**EXTRACTED DATA**

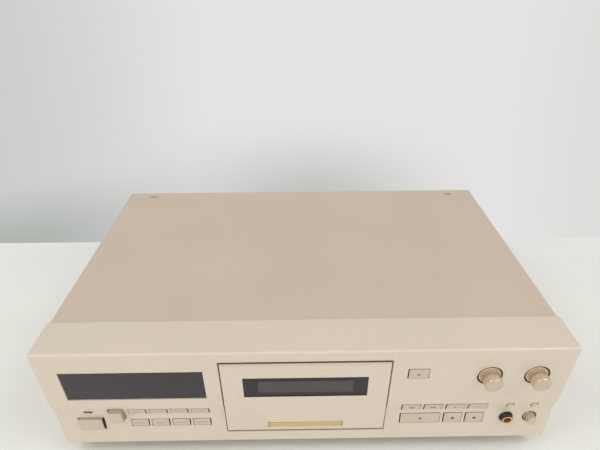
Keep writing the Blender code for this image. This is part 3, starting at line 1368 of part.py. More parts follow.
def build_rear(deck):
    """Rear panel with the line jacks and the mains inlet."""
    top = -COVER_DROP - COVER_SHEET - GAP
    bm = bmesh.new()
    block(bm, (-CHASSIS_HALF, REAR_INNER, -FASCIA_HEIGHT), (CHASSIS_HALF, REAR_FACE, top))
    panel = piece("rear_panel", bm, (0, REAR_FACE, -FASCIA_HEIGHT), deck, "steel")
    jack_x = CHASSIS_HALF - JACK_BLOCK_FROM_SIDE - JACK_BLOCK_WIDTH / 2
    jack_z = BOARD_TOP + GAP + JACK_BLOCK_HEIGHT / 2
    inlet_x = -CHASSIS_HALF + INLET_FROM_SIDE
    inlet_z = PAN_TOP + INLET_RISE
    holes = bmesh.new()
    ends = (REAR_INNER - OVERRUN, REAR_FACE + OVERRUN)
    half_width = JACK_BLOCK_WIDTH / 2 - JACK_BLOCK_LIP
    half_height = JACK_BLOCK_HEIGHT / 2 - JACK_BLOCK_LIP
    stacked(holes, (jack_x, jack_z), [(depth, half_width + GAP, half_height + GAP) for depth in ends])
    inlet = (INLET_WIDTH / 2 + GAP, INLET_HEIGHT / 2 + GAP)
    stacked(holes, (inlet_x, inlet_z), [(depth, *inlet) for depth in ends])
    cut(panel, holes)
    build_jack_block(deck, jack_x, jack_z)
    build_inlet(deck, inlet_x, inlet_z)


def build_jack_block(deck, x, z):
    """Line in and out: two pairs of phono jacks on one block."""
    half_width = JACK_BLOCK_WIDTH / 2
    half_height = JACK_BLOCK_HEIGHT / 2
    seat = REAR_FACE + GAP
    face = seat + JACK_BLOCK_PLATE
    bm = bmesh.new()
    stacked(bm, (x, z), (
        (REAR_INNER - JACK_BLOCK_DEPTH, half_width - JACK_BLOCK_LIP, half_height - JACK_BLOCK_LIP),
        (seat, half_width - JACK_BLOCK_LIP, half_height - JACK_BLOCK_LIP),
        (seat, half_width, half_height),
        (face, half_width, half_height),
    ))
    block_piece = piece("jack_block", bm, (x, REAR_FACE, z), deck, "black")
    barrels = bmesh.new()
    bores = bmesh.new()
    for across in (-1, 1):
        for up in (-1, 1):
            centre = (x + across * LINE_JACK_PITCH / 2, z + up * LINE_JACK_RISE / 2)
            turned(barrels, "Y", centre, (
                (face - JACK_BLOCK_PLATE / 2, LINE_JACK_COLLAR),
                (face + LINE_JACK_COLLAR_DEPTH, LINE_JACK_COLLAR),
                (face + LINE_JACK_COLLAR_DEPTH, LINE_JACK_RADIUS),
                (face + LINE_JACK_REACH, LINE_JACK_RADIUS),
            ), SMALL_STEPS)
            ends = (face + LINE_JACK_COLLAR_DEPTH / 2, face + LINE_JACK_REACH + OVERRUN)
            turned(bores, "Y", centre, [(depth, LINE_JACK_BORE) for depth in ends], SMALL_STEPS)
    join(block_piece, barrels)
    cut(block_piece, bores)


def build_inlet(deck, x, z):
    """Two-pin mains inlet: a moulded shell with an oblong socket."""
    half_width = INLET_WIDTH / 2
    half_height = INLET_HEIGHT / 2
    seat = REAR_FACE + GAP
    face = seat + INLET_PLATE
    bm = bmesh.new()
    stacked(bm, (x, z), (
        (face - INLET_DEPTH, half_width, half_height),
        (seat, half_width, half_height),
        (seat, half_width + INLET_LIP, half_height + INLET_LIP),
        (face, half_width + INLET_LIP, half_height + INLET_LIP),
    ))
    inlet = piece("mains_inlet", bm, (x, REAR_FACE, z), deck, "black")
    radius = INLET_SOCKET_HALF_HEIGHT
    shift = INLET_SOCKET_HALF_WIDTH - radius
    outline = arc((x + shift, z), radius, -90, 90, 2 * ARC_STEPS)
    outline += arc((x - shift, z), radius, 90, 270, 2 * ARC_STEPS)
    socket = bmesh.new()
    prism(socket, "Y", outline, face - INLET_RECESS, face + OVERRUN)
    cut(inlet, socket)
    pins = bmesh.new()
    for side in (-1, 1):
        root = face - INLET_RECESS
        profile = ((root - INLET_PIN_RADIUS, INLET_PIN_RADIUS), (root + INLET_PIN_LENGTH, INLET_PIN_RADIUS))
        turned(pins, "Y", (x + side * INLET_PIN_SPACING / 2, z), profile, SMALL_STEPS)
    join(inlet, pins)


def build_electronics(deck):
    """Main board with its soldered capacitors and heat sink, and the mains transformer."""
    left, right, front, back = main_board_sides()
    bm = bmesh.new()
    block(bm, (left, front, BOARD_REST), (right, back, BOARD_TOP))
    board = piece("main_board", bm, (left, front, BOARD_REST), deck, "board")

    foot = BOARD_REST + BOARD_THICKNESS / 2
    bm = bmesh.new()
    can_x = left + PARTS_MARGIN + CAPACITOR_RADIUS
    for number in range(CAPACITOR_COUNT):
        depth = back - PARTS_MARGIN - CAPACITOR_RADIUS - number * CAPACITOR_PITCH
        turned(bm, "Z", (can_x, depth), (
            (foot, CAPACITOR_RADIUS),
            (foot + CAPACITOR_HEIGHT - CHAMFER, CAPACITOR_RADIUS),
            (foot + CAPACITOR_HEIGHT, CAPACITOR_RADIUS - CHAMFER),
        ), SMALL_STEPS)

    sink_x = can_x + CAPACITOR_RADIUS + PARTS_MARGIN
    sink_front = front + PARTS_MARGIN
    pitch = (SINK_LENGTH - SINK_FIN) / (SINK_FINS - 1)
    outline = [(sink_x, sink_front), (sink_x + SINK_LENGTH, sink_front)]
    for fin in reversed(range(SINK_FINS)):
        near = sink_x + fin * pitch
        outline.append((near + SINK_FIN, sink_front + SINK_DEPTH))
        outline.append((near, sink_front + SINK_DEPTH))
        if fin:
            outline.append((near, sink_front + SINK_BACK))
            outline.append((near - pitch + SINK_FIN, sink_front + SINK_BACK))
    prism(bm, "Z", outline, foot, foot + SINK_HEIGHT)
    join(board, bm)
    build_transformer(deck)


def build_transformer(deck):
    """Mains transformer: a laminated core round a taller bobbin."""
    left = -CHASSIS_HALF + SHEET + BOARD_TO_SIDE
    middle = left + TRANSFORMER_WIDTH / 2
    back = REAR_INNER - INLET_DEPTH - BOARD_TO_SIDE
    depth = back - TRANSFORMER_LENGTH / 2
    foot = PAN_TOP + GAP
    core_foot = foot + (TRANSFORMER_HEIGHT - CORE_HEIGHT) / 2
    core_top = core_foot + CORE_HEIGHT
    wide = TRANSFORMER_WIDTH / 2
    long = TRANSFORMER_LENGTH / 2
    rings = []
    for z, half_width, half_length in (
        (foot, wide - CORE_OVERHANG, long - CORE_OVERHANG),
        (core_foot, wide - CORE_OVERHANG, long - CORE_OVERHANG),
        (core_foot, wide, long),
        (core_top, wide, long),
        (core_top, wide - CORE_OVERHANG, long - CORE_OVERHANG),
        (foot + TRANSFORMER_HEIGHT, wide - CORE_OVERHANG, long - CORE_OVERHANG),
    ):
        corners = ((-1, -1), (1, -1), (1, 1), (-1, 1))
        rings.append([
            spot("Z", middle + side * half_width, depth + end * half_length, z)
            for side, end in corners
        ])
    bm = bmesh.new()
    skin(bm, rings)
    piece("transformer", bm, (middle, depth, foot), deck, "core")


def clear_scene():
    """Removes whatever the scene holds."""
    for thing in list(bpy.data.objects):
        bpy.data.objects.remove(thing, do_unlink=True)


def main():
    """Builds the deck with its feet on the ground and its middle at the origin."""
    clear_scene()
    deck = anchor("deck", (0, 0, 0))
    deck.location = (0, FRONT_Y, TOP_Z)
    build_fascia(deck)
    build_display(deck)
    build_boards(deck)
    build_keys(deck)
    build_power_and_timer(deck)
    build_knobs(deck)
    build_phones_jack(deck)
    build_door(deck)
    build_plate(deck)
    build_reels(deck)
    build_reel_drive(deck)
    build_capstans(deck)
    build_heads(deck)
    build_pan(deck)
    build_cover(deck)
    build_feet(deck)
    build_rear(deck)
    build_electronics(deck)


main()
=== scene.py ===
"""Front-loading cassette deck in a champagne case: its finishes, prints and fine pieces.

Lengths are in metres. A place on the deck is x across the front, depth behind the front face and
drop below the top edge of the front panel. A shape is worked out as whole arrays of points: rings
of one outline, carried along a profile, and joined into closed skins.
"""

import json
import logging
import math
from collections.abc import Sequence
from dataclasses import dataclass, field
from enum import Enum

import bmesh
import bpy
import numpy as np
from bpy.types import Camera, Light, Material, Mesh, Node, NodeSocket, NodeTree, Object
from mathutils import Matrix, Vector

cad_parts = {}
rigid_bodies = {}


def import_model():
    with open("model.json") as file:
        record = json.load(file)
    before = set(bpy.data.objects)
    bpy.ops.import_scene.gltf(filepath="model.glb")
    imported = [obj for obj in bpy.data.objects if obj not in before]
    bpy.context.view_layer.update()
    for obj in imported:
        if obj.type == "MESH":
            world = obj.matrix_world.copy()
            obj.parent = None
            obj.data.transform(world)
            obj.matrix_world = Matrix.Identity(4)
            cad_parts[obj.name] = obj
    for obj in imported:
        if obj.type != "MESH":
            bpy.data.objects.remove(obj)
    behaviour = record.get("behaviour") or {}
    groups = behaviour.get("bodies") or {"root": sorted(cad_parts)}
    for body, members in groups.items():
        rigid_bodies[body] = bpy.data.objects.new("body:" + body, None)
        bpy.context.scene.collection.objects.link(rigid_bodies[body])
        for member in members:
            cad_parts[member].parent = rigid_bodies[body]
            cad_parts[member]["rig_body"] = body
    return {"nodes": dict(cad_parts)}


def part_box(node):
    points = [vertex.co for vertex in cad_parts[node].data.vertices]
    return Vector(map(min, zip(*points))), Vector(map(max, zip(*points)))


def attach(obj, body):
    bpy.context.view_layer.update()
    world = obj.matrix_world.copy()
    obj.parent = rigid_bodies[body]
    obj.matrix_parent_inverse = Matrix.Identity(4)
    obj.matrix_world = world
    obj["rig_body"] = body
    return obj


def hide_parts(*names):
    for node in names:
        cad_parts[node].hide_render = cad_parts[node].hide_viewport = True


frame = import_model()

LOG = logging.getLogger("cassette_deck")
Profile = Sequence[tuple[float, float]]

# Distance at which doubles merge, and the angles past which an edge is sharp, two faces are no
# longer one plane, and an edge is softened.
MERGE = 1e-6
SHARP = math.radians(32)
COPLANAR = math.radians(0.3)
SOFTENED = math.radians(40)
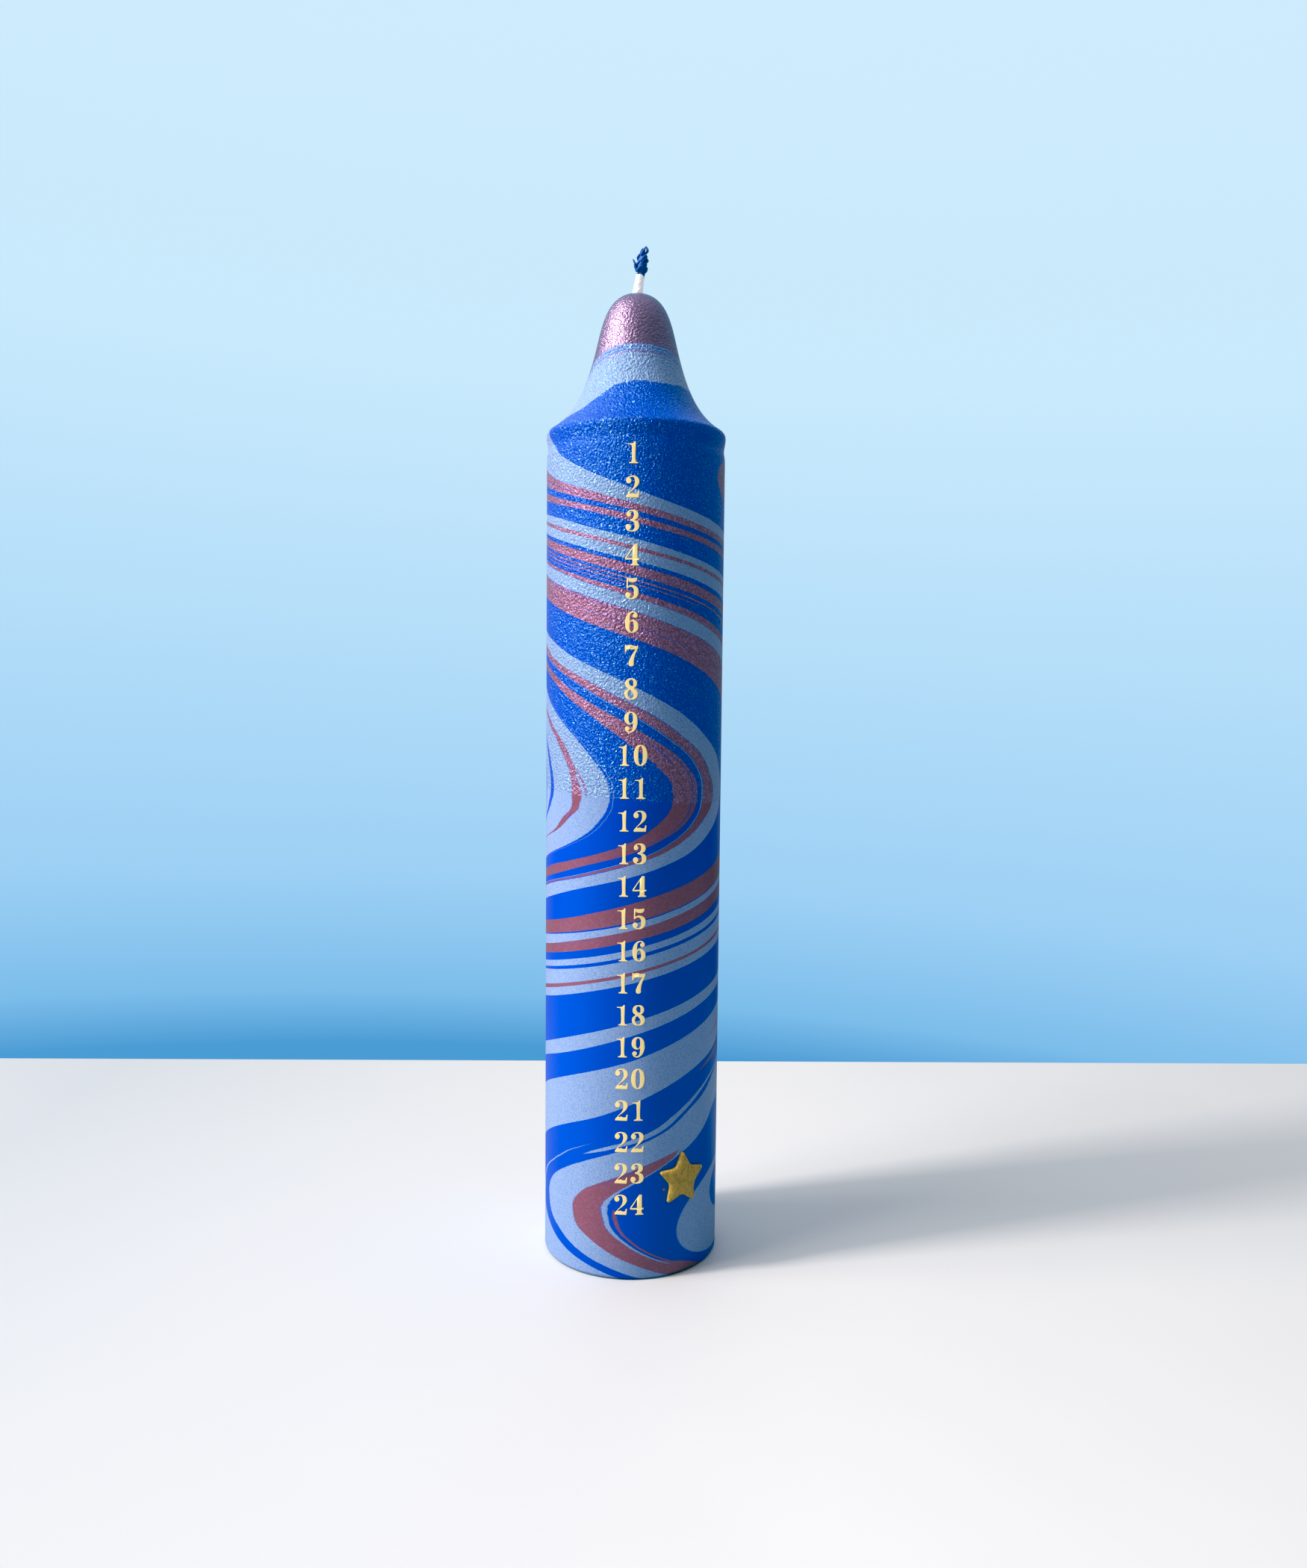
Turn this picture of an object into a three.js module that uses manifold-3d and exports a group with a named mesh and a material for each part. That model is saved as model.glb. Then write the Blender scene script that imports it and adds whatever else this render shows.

**YOUR OBJECTIVE**
Locate the word "behaviour" in the records above, and return each line that has it.

**SOLUTION TO THIS TASK**
    behaviour = record.get("behaviour") or {}
    groups = behaviour.get("bodies") or {"root": sorted(cad_parts)}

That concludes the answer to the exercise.